Sementara orang yang ketiduran, lupa, atau dalam situasi yang tidak mengizinkan (takut menyangkut diri atau orang lain seperti bidan atau dokter yang sedang menjaga pasien gawat) dituntut meng-qadha' salatnya.

Ketika itu, mereka tidak dinilai berdosa. Qadha' harus dilaksanakan segera begitu uzur atau halangan tadi terselesaikan. Jika seseorang berkali-kali tidak mengerjakan sholat, baik karena uzur maupun tidak, maka dia harus memperkirakan dan bahkan harus menduga keras atau meyakini -berapa kali dia tidak mengerjakan sholat dan kemudian meng-qadha'-nya.

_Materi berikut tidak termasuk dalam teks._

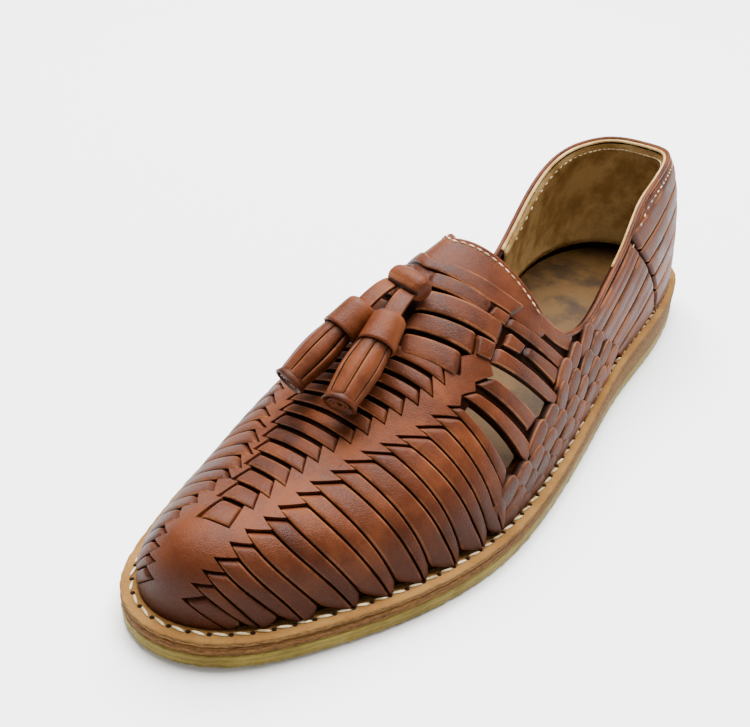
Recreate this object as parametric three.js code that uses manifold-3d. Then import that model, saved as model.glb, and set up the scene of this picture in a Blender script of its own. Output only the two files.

Adapun orang sakit yang telah wafat dan tidak dapat melaksana-kan sholat, walau dengan isyarat, ketika sakit, maka dalam mazhab Abu Hanifah, dia tidak wajib memberi wasiat untuk membayar kafarat atau fidyah.

Namun bagi orang yang sakit dan masih mampu mengerjakan sholat dengan gerakan isyarat, tetapi tidak melaksanakannya, maka dalam kasus semacam ini dia harus berwasiat agar keluarganya membayar kafarat dari harta miliknya.